*Objective*. Among the entries below, please repeat exactly and only the lines from the line containing "Model this object" to the line containing "PARTING = 0.3", both lines included.

*Task inputs*.
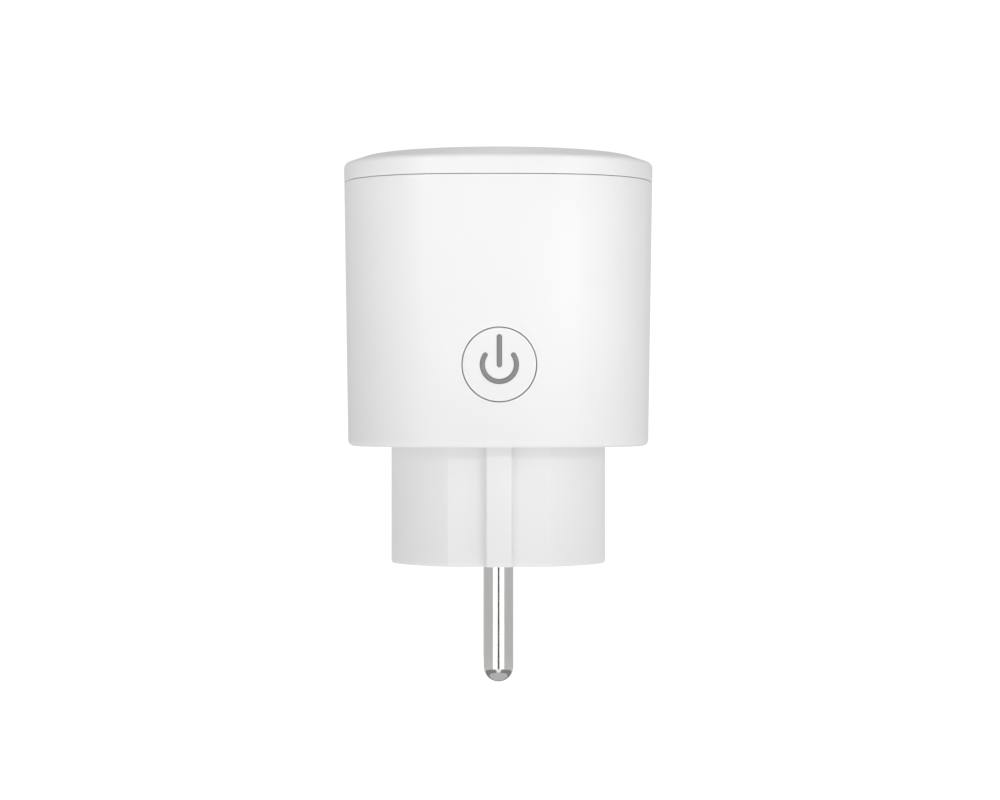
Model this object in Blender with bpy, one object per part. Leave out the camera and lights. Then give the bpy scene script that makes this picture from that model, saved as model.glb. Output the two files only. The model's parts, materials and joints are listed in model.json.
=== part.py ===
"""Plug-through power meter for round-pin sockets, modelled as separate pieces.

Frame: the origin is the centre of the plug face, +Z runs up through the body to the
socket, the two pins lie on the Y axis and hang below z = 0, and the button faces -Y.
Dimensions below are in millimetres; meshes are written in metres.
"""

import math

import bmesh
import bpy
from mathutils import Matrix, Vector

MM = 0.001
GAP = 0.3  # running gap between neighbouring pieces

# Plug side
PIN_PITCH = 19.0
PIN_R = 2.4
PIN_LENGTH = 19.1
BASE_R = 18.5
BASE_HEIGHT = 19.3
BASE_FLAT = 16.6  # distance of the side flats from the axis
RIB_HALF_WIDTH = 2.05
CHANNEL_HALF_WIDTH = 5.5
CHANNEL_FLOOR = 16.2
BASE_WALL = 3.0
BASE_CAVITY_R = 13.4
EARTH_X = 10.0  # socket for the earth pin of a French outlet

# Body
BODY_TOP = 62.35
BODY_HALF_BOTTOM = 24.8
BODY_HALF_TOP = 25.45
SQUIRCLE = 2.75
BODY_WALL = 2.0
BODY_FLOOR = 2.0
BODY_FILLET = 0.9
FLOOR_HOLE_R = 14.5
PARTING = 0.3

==

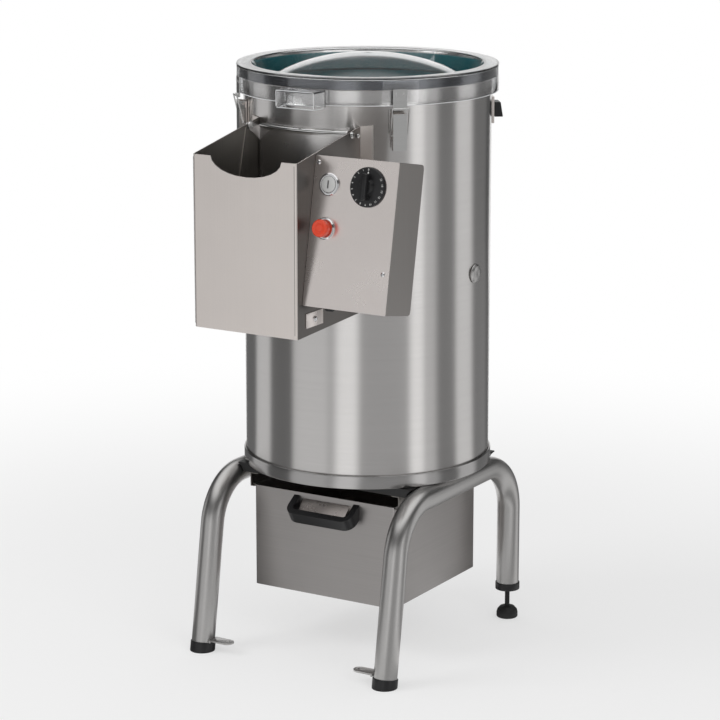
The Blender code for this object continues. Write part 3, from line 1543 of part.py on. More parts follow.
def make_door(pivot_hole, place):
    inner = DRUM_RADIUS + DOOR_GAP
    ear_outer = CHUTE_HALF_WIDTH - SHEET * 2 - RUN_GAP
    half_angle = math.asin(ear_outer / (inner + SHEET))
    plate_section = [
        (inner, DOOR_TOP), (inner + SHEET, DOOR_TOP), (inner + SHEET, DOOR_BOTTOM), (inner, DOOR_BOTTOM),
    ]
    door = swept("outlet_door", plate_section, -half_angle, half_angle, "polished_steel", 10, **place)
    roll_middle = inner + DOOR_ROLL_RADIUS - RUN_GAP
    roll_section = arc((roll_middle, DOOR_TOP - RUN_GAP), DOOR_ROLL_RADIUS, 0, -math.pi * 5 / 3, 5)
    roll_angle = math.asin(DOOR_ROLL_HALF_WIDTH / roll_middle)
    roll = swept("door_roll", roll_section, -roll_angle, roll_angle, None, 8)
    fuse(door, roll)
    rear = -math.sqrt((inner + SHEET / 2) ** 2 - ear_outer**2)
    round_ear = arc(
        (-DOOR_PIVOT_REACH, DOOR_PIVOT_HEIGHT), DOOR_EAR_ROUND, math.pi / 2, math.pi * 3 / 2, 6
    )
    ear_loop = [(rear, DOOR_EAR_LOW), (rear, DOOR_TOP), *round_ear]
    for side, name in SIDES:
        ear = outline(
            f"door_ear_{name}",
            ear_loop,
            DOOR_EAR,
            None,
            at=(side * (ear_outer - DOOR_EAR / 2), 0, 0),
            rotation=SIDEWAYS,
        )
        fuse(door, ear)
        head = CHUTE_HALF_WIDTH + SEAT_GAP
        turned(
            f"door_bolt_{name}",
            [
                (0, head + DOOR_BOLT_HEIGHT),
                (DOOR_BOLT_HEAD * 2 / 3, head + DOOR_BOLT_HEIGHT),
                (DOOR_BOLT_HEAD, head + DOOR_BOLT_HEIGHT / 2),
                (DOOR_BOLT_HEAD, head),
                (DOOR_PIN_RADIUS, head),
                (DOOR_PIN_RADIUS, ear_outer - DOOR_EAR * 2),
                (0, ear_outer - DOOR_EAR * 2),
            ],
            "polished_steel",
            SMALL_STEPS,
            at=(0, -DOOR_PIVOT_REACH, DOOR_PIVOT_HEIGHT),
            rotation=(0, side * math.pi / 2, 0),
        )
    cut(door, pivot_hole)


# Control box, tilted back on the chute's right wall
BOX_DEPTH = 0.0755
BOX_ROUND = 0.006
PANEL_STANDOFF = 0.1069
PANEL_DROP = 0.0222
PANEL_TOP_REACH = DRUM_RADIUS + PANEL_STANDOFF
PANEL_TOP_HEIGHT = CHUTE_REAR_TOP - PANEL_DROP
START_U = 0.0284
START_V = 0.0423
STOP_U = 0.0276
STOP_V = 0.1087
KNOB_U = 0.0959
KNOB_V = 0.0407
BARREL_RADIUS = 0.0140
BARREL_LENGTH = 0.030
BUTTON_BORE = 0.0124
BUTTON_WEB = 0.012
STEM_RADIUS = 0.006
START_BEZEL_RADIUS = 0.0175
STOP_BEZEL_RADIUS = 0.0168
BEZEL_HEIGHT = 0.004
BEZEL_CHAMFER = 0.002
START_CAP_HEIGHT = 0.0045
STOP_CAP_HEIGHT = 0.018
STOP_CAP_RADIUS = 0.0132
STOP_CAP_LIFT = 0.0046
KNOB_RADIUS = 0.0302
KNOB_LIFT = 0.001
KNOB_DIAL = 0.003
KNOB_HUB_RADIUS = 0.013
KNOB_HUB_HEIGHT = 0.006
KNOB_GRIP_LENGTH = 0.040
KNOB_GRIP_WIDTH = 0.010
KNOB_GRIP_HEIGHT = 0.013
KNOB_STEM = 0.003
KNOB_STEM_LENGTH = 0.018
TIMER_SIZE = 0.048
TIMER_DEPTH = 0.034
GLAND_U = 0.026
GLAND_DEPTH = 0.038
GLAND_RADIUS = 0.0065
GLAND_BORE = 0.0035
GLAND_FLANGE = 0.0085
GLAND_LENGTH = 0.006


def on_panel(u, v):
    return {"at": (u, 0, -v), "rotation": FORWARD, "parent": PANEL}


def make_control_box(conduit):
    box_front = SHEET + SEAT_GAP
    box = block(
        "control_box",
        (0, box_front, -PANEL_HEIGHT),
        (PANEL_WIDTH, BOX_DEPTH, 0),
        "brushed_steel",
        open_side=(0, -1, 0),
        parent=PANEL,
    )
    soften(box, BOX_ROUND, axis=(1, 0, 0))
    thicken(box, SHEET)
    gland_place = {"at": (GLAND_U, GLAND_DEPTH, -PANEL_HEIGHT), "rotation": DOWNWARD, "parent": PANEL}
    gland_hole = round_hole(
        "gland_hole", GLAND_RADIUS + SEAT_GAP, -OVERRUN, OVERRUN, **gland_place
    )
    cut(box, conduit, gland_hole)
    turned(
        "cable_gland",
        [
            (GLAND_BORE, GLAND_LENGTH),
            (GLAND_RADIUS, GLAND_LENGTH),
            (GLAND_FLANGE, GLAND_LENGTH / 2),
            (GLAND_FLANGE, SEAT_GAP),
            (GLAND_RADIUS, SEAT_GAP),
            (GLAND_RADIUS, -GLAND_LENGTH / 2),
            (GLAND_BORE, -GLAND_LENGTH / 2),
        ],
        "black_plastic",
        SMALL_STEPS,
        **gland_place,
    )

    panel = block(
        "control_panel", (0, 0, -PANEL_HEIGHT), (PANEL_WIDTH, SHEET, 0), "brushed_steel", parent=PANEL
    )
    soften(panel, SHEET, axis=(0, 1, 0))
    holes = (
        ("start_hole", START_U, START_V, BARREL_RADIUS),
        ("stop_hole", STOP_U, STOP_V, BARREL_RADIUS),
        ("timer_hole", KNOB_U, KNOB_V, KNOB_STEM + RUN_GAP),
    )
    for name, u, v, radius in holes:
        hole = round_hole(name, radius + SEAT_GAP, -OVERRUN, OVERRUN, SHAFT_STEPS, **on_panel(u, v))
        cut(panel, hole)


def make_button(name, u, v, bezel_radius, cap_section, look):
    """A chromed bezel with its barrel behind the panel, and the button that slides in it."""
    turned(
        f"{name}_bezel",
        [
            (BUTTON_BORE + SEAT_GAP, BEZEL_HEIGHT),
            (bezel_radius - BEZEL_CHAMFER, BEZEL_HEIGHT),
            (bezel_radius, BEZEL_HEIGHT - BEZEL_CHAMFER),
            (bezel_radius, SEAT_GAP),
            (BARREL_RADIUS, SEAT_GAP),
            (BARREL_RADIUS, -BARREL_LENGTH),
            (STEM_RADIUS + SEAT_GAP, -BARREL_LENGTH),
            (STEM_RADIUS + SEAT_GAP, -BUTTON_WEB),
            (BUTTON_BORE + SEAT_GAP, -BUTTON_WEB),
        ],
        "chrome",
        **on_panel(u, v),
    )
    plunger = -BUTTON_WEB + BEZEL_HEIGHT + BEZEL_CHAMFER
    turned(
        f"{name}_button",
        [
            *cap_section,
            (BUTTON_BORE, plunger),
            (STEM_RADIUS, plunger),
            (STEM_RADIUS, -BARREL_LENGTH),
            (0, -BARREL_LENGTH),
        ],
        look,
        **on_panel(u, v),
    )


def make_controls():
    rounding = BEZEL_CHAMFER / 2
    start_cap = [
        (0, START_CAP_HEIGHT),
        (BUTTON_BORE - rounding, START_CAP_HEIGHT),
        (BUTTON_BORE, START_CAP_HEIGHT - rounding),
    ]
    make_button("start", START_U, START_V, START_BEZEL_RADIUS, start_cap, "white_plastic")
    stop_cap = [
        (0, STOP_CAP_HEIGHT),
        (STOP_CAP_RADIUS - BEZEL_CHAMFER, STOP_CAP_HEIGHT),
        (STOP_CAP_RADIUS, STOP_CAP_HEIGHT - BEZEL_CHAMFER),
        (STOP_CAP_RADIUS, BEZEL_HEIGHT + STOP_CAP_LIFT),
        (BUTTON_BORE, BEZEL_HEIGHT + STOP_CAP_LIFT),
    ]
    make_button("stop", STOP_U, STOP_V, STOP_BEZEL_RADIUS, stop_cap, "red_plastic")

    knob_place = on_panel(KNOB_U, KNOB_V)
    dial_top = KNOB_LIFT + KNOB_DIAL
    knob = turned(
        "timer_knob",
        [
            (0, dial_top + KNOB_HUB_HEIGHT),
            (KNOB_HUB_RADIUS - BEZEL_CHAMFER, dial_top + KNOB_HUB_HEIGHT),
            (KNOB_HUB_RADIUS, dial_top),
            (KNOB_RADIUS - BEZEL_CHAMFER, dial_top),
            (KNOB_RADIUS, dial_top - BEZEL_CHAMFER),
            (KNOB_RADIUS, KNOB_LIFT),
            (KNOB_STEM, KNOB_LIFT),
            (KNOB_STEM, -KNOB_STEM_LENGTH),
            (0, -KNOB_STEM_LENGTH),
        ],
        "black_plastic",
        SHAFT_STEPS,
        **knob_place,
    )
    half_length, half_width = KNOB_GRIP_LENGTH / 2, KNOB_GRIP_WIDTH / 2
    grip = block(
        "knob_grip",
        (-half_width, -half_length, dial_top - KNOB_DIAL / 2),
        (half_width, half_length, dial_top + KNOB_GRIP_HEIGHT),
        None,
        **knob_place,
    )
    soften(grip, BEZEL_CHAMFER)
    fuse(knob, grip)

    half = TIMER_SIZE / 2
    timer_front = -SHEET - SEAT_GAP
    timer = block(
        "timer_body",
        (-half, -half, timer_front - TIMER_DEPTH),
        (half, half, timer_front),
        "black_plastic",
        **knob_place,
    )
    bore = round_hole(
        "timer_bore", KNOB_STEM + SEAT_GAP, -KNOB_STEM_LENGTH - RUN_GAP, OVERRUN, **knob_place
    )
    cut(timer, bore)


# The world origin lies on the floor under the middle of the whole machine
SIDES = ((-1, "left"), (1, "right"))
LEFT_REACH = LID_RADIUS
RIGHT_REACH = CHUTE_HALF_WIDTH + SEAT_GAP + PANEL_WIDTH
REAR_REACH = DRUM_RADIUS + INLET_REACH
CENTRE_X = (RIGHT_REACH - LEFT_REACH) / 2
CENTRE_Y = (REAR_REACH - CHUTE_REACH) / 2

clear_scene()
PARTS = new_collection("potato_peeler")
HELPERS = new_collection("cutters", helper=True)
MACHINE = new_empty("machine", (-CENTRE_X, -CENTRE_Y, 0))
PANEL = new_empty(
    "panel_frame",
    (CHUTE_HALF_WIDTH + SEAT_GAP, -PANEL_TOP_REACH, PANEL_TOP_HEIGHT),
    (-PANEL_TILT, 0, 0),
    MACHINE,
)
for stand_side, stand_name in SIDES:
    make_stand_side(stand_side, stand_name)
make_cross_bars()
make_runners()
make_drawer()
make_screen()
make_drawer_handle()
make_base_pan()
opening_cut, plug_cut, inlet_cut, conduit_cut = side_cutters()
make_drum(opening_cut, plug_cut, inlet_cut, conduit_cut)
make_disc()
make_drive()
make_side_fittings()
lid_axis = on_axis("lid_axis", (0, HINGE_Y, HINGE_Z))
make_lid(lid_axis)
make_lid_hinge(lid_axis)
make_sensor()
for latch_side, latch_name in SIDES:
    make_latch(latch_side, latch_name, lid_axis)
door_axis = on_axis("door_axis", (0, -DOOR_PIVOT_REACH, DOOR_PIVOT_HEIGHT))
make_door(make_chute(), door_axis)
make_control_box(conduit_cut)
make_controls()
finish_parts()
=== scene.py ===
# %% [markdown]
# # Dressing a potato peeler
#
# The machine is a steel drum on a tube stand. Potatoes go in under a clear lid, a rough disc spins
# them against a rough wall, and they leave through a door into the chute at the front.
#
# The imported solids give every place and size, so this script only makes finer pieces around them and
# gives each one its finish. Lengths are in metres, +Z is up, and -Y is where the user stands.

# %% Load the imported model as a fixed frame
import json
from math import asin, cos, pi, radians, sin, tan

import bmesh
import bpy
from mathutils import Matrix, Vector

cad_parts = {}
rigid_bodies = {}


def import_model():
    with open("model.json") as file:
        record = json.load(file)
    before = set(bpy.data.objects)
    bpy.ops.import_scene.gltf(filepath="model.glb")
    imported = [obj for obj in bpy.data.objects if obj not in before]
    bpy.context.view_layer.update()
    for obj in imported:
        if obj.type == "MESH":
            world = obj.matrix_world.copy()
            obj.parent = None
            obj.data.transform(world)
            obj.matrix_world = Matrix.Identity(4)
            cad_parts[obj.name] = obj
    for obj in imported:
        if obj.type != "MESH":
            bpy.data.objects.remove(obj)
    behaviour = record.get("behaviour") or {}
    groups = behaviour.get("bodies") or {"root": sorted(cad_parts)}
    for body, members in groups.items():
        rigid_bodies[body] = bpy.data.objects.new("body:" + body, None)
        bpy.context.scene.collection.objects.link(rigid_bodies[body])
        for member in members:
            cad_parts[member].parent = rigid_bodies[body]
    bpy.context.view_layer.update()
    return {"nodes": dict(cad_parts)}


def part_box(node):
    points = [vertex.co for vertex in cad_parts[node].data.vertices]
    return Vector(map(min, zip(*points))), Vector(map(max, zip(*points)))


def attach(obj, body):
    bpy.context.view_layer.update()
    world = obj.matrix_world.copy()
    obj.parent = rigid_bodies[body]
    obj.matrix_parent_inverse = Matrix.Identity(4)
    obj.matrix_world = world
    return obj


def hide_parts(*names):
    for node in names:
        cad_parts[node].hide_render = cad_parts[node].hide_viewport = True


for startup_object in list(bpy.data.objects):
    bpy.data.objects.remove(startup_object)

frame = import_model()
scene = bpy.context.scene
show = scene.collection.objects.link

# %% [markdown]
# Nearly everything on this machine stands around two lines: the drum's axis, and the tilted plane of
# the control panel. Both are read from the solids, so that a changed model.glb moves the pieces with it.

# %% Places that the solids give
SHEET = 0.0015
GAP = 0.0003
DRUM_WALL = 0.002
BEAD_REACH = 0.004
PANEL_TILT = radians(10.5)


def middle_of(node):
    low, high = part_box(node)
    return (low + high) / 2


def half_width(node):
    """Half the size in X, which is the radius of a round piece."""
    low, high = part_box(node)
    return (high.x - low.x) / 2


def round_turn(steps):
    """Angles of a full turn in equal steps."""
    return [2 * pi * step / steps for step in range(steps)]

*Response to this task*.
Model this object in Blender with bpy, one object per part. Leave out the camera and lights. Then give the bpy scene script that makes this picture from that model, saved as model.glb. Output the two files only. The model's parts, materials and joints are listed in model.json.
=== part.py ===
"""Plug-through power meter for round-pin sockets, modelled as separate pieces.

Frame: the origin is the centre of the plug face, +Z runs up through the body to the
socket, the two pins lie on the Y axis and hang below z = 0, and the button faces -Y.
Dimensions below are in millimetres; meshes are written in metres.
"""

import math

import bmesh
import bpy
from mathutils import Matrix, Vector

MM = 0.001
GAP = 0.3  # running gap between neighbouring pieces

# Plug side
PIN_PITCH = 19.0
PIN_R = 2.4
PIN_LENGTH = 19.1
BASE_R = 18.5
BASE_HEIGHT = 19.3
BASE_FLAT = 16.6  # distance of the side flats from the axis
RIB_HALF_WIDTH = 2.05
CHANNEL_HALF_WIDTH = 5.5
CHANNEL_FLOOR = 16.2
BASE_WALL = 3.0
BASE_CAVITY_R = 13.4
EARTH_X = 10.0  # socket for the earth pin of a French outlet

# Body
BODY_TOP = 62.35
BODY_HALF_BOTTOM = 24.8
BODY_HALF_TOP = 25.45
SQUIRCLE = 2.75
BODY_WALL = 2.0
BODY_FLOOR = 2.0
BODY_FILLET = 0.9
FLOOR_HOLE_R = 14.5
PARTING = 0.3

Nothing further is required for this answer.